** Start **

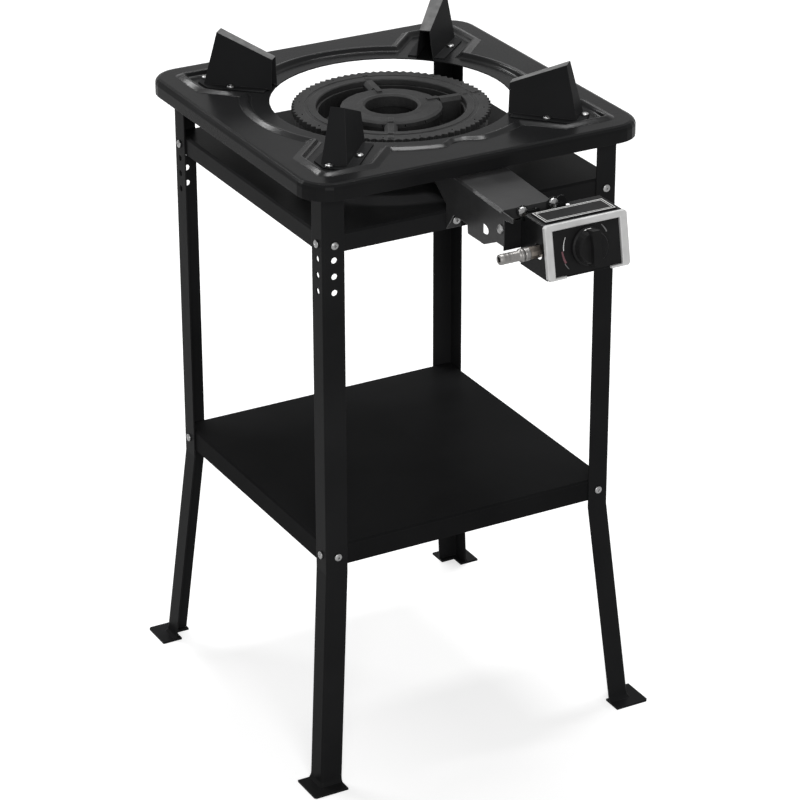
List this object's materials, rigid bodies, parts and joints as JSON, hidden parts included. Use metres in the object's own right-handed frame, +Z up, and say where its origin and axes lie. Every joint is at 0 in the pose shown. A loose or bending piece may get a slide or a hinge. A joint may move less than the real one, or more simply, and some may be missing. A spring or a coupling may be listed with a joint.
{
  "type": "stock pot range",
  "caption": "Free-standing gas stock pot range: cast ring burner in a square pressed plate with corner pot supports, splayed legs, shelf, and a front gas tap box.",
  "frame": {"origin": "on the floor, below the middle of the overall box", "axes": "+Z up, +X to the right of a person facing the knob, -Y is the side the controls face"},
  "size_m": [0.428, 0.5782, 0.7586],
  "materials": {
    "black_enamel": "smooth dark enamel, semi-gloss",
    "cast_iron": "painted grey-black cast iron, fine sand texture",
    "cover_steel": "dark grey stove paint, satin",
    "zinc_plated_steel": "bright zinc plate",
    "brass": "turned brass",
    "nickel_plate": "pale warm nickel plate on turned brass",
    "silver_trim": "satin silver moulding",
    "black_plastic": "moulded heat-resistant plastic, satin"
  },
  "bodies": {
    "stand": {"blank_name_plate": "black_plastic", "bracket_bolt_left": "zinc_plated_steel", "bracket_bolt_right": "zinc_plated_steel", "burner_body": "cast_iron", "burner_inner_cap": "cast_iron", "burner_outer_cap": "cast_iron", "control_box": "black_enamel", "cover_bolt_left": "zinc_plated_steel", "cover_bolt_right": "zinc_plated_steel", "cover_screw_left": "zinc_plated_steel", "cover_screw_right": "zinc_plated_steel", "dial_plate": "black_plastic", "drip_tray": "black_enamel", "gas_jet": "brass", "heat_cover": "cover_steel", "hose_nipple": "nickel_plate", "leg_back_left": "black_enamel", "leg_back_right": "black_enamel", "leg_front_left": "black_enamel", "leg_front_right": "black_enamel", "lower_shelf": "black_enamel", "panel_bezel": "silver_trim", "pot_support_back_left": "black_enamel", "pot_support_back_right": "black_enamel", "pot_support_front_left": "black_enamel", "pot_support_front_right": "black_enamel", "shelf_screw_back_left_end": "zinc_plated_steel", "shelf_screw_back_left_side": "zinc_plated_steel", "shelf_screw_back_right_end": "zinc_plated_steel", "shelf_screw_back_right_side": "zinc_plated_steel", "shelf_screw_front_left_end": "zinc_plated_steel", "shelf_screw_front_left_side": "zinc_plated_steel", "shelf_screw_front_right_end": "zinc_plated_steel", "shelf_screw_front_right_side": "zinc_plated_steel", "support_screw_back_left_inner": "zinc_plated_steel", "support_screw_back_left_outer": "zinc_plated_steel", "support_screw_back_right_inner": "zinc_plated_steel", "support_screw_back_right_outer": "zinc_plated_steel", "support_screw_front_left_inner": "zinc_plated_steel", "support_screw_front_left_outer": "zinc_plated_steel", "support_screw_front_right_inner": "zinc_plated_steel", "support_screw_front_right_outer": "zinc_plated_steel", "top_plate": "black_enamel", "tray_screw_back_left_end": "zinc_plated_steel", "tray_screw_back_left_side": "zinc_plated_steel", "tray_screw_back_right_end": "zinc_plated_steel", "tray_screw_back_right_side": "zinc_plated_steel", "tray_screw_front_left_end": "zinc_plated_steel", "tray_screw_front_left_side": "zinc_plated_steel", "tray_screw_front_right_end": "zinc_plated_steel", "tray_screw_front_right_side": "zinc_plated_steel", "valve_body": "brass", "valve_bonnet": "brass", "valve_bracket": "black_enamel"},
    "air_shutter": {"air_shutter": "zinc_plated_steel"},
    "valve_plug": {"valve_plug": "brass", "return_spring": "zinc_plated_steel"},
    "control_knob": {"knob": "black_plastic", "valve_spindle": "zinc_plated_steel"}
  },
  "joints": [
    {"name": "knob_turn", "type": "hinge", "parent": "stand", "child": "valve_plug", "pos_m": [0.037, -0.26115, 0.64498], "axis": [0, -0.9833, 0.1822], "range_deg": [0, 180]},
    {"name": "knob_push", "type": "slide", "parent": "valve_plug", "child": "control_knob", "axis": [0, 0.9833, -0.1822], "range_m": [0, 0.003], "stiffness_N_per_m": 2500},
    {"name": "air_shutter_turn", "type": "hinge", "parent": "stand", "child": "air_shutter", "pos_m": [0, -0.1729, 0.6543], "axis": [0, 1, 0], "range_deg": [0, 60]}
  ]
}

** End **

**EXERCISE TASK**
Output the complete data exactly as written.

**ANSWER TO THE EXERCISE**
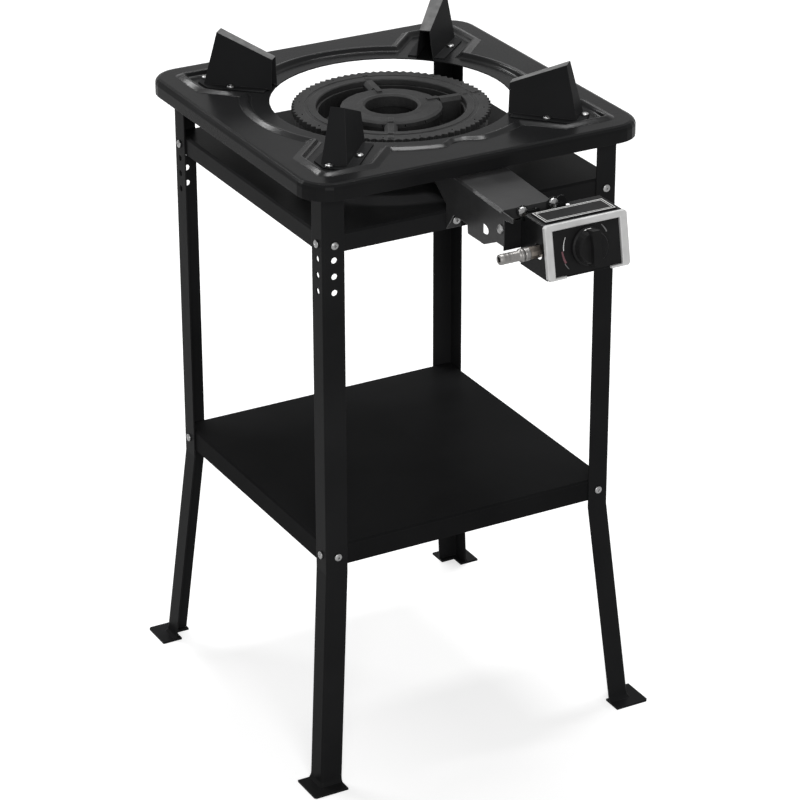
List this object's materials, rigid bodies, parts and joints as JSON, hidden parts included. Use metres in the object's own right-handed frame, +Z up, and say where its origin and axes lie. Every joint is at 0 in the pose shown. A loose or bending piece may get a slide or a hinge. A joint may move less than the real one, or more simply, and some may be missing. A spring or a coupling may be listed with a joint.
{
  "type": "stock pot range",
  "caption": "Free-standing gas stock pot range: cast ring burner in a square pressed plate with corner pot supports, splayed legs, shelf, and a front gas tap box.",
  "frame": {"origin": "on the floor, below the middle of the overall box", "axes": "+Z up, +X to the right of a person facing the knob, -Y is the side the controls face"},
  "size_m": [0.428, 0.5782, 0.7586],
  "materials": {
    "black_enamel": "smooth dark enamel, semi-gloss",
    "cast_iron": "painted grey-black cast iron, fine sand texture",
    "cover_steel": "dark grey stove paint, satin",
    "zinc_plated_steel": "bright zinc plate",
    "brass": "turned brass",
    "nickel_plate": "pale warm nickel plate on turned brass",
    "silver_trim": "satin silver moulding",
    "black_plastic": "moulded heat-resistant plastic, satin"
  },
  "bodies": {
    "stand": {"blank_name_plate": "black_plastic", "bracket_bolt_left": "zinc_plated_steel", "bracket_bolt_right": "zinc_plated_steel", "burner_body": "cast_iron", "burner_inner_cap": "cast_iron", "burner_outer_cap": "cast_iron", "control_box": "black_enamel", "cover_bolt_left": "zinc_plated_steel", "cover_bolt_right": "zinc_plated_steel", "cover_screw_left": "zinc_plated_steel", "cover_screw_right": "zinc_plated_steel", "dial_plate": "black_plastic", "drip_tray": "black_enamel", "gas_jet": "brass", "heat_cover": "cover_steel", "hose_nipple": "nickel_plate", "leg_back_left": "black_enamel", "leg_back_right": "black_enamel", "leg_front_left": "black_enamel", "leg_front_right": "black_enamel", "lower_shelf": "black_enamel", "panel_bezel": "silver_trim", "pot_support_back_left": "black_enamel", "pot_support_back_right": "black_enamel", "pot_support_front_left": "black_enamel", "pot_support_front_right": "black_enamel", "shelf_screw_back_left_end": "zinc_plated_steel", "shelf_screw_back_left_side": "zinc_plated_steel", "shelf_screw_back_right_end": "zinc_plated_steel", "shelf_screw_back_right_side": "zinc_plated_steel", "shelf_screw_front_left_end": "zinc_plated_steel", "shelf_screw_front_left_side": "zinc_plated_steel", "shelf_screw_front_right_end": "zinc_plated_steel", "shelf_screw_front_right_side": "zinc_plated_steel", "support_screw_back_left_inner": "zinc_plated_steel", "support_screw_back_left_outer": "zinc_plated_steel", "support_screw_back_right_inner": "zinc_plated_steel", "support_screw_back_right_outer": "zinc_plated_steel", "support_screw_front_left_inner": "zinc_plated_steel", "support_screw_front_left_outer": "zinc_plated_steel", "support_screw_front_right_inner": "zinc_plated_steel", "support_screw_front_right_outer": "zinc_plated_steel", "top_plate": "black_enamel", "tray_screw_back_left_end": "zinc_plated_steel", "tray_screw_back_left_side": "zinc_plated_steel", "tray_screw_back_right_end": "zinc_plated_steel", "tray_screw_back_right_side": "zinc_plated_steel", "tray_screw_front_left_end": "zinc_plated_steel", "tray_screw_front_left_side": "zinc_plated_steel", "tray_screw_front_right_end": "zinc_plated_steel", "tray_screw_front_right_side": "zinc_plated_steel", "valve_body": "brass", "valve_bonnet": "brass", "valve_bracket": "black_enamel"},
    "air_shutter": {"air_shutter": "zinc_plated_steel"},
    "valve_plug": {"valve_plug": "brass", "return_spring": "zinc_plated_steel"},
    "control_knob": {"knob": "black_plastic", "valve_spindle": "zinc_plated_steel"}
  },
  "joints": [
    {"name": "knob_turn", "type": "hinge", "parent": "stand", "child": "valve_plug", "pos_m": [0.037, -0.26115, 0.64498], "axis": [0, -0.9833, 0.1822], "range_deg": [0, 180]},
    {"name": "knob_push", "type": "slide", "parent": "valve_plug", "child": "control_knob", "axis": [0, 0.9833, -0.1822], "range_m": [0, 0.003], "stiffness_N_per_m": 2500},
    {"name": "air_shutter_turn", "type": "hinge", "parent": "stand", "child": "air_shutter", "pos_m": [0, -0.1729, 0.6543], "axis": [0, 1, 0], "range_deg": [0, 60]}
  ]
}